Students would wait for people to “tell them what to do,” he says. “They were so insensitive to problems, or the symptoms of problems. They were just useless that way.”
According to a Western academic specializing in Indonesian studies, such difficulties are rooted in Indonesian culture and education, where students have been “taught to obey.”
Says Mochtar Lubis, director general of the Press Foundation of Asia and an outspoken critic of the Indonesian government: “Our society has been, for the last half-century, a closed society. The sense of creativity has been lost for so many years. People don’t take the initiative. This kind of thing has been drummed into [students’] souls, so how can they be imaginative, creative M.B.A.'s?”
At IPMI -- which has 55 students, compared with about 260 in the University of Indonesia’s business program -- students remain on the campus from 8 a.m. to 10 p.m., five days a week. The medium of instruction is English, and the curriculum borrows heavily from case studies used at Harvard.
To make the imported curriculum more relevant, the institute asks students to collaborate on research involving Indonesian companies. It also brings in about 50 guest speakers a year.

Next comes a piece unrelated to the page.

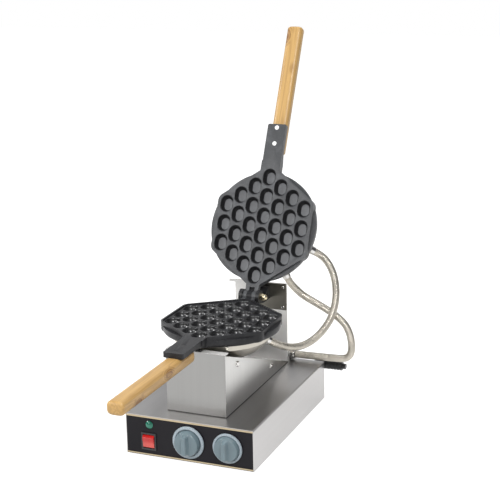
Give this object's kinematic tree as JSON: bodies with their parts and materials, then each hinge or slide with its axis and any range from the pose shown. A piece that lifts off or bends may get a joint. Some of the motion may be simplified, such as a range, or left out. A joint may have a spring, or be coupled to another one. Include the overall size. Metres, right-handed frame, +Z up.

“We invite people with political vision -- members of the Armed Forces, political groups, and ambassadors from major trading partners,” says Mr. Sudomo.
The participation of such people boosts students’ morale and confidence, he says, because “a lot of Indonesians are not confident enough in expressing their views to people higher in rank.”
Other Indonesian management schools seem to impose fewer demands, leading a resident Western expert on higher education to comment: “What you see now are a lot of schools claiming to offer M.B.A.'s that really shouldn’t be. They are diluting the value of the degree and confusing the picture.”
The picture is further muddied by the presence of graduates of foreign business schools of dubious quality.
“We’re getting to a point in Indonesian society that we’re making judgments on potential workers based on the degree they hold and the school they attended,” says an American business executive here. “Cookie-cutter M.B.A.'s are not going to significantly add to a dynamic economy.”